### THE REQUEST
Nothing outside the stretch should be returned: give exactly the lines from the line containing "const yak = new THREE.Group();" through the line containing "if empty is", including both.

>>>

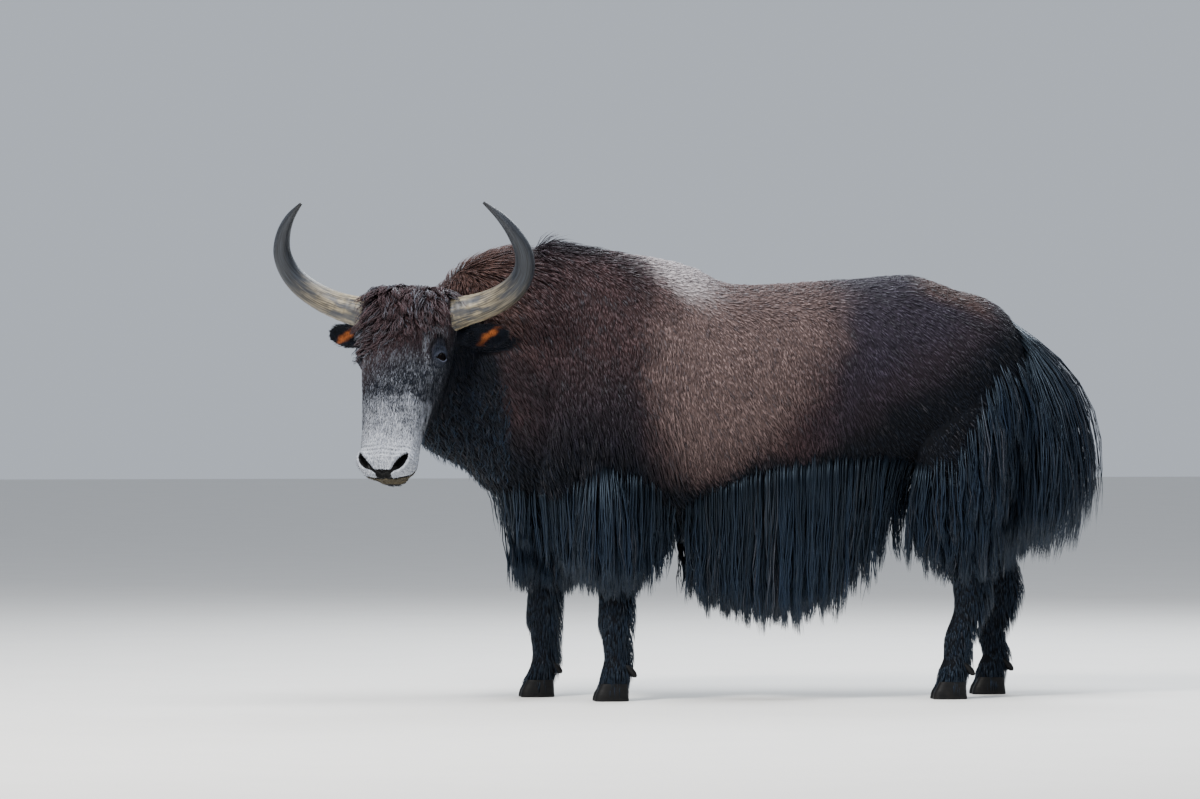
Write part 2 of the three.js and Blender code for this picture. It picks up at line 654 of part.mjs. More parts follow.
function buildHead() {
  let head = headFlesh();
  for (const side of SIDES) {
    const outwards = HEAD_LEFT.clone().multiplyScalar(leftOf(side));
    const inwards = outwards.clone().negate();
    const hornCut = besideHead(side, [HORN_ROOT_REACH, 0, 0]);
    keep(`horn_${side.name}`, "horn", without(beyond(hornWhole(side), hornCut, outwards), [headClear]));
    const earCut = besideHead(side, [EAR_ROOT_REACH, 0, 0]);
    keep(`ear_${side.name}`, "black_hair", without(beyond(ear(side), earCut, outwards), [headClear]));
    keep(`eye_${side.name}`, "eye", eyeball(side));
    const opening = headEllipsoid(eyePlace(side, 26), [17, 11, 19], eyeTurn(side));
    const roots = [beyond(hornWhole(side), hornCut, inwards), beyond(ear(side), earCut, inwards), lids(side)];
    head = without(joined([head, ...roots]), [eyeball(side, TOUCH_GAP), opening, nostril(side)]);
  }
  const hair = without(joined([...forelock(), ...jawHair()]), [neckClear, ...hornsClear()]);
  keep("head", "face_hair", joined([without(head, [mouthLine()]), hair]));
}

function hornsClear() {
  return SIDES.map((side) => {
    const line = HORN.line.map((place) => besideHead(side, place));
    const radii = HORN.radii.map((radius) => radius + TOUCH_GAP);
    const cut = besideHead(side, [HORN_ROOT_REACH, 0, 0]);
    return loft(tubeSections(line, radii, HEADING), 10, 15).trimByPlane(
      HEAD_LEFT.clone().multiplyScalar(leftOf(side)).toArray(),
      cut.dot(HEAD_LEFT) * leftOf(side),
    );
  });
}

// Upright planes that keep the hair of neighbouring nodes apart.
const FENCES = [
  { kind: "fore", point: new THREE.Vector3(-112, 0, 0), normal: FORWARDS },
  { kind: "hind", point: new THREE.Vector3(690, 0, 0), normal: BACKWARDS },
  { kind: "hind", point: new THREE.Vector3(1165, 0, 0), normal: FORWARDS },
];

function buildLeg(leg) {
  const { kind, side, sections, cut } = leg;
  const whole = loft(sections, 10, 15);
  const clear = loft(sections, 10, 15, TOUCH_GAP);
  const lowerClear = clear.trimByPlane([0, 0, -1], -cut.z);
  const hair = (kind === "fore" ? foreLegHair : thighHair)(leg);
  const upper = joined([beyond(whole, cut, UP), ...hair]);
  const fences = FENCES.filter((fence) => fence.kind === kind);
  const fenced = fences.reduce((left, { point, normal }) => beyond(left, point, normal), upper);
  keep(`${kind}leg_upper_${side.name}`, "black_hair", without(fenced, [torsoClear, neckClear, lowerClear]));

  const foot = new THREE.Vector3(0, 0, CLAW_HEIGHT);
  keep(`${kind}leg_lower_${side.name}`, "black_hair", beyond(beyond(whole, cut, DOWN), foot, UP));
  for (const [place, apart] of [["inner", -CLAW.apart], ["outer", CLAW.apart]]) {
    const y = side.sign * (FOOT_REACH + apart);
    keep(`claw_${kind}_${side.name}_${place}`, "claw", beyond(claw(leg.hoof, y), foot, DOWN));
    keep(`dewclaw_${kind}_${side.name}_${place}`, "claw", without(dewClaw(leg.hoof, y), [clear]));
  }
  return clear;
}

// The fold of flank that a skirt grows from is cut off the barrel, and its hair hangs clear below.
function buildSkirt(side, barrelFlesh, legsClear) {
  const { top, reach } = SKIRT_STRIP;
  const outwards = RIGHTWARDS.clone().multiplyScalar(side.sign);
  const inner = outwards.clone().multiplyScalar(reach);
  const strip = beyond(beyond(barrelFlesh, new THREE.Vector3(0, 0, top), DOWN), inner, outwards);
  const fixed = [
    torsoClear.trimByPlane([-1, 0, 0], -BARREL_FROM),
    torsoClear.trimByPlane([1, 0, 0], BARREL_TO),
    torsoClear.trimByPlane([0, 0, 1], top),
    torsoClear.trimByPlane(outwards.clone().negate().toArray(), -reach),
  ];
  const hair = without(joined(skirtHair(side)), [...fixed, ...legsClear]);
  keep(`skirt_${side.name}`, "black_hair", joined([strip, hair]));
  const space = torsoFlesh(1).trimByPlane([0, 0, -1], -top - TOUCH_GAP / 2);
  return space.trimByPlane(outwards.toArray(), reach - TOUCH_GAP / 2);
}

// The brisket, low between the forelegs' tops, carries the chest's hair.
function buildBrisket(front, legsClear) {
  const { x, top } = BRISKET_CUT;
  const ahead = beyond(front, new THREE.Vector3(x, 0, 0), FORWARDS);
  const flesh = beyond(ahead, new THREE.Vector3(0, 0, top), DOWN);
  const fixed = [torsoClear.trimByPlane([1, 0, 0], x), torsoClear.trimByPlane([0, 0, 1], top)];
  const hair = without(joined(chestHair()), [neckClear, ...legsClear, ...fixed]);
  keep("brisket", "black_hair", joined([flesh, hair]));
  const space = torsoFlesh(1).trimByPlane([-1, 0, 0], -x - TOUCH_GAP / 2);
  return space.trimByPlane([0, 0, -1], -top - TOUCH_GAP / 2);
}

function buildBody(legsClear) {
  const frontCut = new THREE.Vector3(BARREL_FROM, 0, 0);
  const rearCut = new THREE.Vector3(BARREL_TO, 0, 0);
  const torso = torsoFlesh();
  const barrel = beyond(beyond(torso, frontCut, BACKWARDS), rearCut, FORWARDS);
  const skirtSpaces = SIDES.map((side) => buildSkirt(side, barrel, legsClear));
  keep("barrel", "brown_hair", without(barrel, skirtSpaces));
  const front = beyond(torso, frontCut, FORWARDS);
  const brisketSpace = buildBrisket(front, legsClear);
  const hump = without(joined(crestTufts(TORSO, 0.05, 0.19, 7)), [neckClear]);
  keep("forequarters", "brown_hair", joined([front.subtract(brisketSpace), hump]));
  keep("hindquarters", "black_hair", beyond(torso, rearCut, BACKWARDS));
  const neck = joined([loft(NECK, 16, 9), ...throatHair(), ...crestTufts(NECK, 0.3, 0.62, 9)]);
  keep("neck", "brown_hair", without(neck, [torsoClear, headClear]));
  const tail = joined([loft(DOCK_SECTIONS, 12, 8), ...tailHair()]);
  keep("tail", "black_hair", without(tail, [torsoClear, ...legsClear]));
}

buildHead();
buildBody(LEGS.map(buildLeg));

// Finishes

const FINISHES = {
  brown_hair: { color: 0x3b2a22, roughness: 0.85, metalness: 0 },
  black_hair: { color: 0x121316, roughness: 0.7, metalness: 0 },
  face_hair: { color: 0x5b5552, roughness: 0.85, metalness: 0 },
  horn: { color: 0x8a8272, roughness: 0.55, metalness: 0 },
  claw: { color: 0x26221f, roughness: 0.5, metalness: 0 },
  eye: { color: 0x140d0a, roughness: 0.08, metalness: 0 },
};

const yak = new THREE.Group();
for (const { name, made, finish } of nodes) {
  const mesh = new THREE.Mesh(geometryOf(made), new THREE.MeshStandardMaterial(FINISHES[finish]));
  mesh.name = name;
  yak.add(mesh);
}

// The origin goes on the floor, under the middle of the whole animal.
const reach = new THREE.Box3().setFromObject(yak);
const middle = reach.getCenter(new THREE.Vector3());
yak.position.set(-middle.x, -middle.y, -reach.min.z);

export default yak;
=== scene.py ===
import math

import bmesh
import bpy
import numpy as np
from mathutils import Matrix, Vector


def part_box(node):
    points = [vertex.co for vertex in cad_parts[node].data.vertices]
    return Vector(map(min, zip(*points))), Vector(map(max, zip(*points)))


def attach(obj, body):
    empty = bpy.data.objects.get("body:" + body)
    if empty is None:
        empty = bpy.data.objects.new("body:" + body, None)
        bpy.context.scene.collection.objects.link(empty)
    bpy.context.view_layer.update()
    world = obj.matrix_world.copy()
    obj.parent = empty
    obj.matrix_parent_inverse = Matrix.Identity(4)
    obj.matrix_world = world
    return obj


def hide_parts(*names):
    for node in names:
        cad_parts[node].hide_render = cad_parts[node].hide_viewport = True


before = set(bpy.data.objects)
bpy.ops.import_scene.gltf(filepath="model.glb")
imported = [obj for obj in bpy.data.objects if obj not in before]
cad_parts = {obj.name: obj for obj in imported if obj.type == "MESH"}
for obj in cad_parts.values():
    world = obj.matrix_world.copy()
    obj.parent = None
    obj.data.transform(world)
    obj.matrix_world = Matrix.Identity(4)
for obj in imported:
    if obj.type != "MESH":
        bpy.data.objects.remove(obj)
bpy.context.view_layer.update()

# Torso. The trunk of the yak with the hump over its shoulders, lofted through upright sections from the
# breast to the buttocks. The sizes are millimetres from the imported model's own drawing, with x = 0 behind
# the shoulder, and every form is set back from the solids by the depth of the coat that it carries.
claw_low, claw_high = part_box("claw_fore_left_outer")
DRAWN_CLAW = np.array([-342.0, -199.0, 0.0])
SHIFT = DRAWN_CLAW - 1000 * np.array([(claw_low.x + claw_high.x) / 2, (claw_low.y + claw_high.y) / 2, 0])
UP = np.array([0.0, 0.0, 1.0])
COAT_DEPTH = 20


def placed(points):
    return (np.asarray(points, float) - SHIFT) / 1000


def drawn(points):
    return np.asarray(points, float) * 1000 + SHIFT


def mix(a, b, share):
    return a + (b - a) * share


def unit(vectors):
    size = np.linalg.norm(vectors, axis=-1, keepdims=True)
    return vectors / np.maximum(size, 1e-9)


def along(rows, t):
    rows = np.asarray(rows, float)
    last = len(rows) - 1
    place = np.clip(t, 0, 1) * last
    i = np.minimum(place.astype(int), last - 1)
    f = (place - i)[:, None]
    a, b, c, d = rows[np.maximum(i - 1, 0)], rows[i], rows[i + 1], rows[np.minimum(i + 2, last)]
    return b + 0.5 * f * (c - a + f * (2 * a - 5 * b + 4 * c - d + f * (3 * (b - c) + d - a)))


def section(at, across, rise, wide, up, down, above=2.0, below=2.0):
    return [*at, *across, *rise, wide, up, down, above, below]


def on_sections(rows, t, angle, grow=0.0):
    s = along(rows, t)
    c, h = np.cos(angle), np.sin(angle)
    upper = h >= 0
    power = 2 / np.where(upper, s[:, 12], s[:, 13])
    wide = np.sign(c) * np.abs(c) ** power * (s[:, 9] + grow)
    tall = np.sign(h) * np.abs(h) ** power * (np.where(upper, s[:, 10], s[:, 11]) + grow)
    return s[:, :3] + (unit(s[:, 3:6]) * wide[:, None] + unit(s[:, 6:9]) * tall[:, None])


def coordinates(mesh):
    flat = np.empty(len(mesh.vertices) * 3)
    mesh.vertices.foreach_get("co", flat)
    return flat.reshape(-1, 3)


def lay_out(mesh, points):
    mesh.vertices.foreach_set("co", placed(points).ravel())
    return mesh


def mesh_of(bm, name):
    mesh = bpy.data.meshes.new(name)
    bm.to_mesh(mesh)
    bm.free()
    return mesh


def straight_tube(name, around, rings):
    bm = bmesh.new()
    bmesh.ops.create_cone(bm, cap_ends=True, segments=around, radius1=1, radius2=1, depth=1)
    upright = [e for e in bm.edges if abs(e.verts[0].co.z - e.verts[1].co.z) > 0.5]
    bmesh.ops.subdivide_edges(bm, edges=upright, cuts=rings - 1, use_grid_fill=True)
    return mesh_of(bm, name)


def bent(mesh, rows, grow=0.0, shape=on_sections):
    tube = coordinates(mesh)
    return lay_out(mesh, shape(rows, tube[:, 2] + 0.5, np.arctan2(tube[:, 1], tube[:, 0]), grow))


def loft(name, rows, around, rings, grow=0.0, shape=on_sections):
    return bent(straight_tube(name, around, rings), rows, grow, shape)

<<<

### RESULT FOR THIS EXERCISE
const yak = new THREE.Group();
for (const { name, made, finish } of nodes) {
  const mesh = new THREE.Mesh(geometryOf(made), new THREE.MeshStandardMaterial(FINISHES[finish]));
  mesh.name = name;
  yak.add(mesh);
}

// The origin goes on the floor, under the middle of the whole animal.
const reach = new THREE.Box3().setFromObject(yak);
const middle = reach.getCenter(new THREE.Vector3());
yak.position.set(-middle.x, -middle.y, -reach.min.z);

export default yak;
=== scene.py ===
import math

import bmesh
import bpy
import numpy as np
from mathutils import Matrix, Vector


def part_box(node):
    points = [vertex.co for vertex in cad_parts[node].data.vertices]
    return Vector(map(min, zip(*points))), Vector(map(max, zip(*points)))


def attach(obj, body):
    empty = bpy.data.objects.get("body:" + body)
    if empty is None:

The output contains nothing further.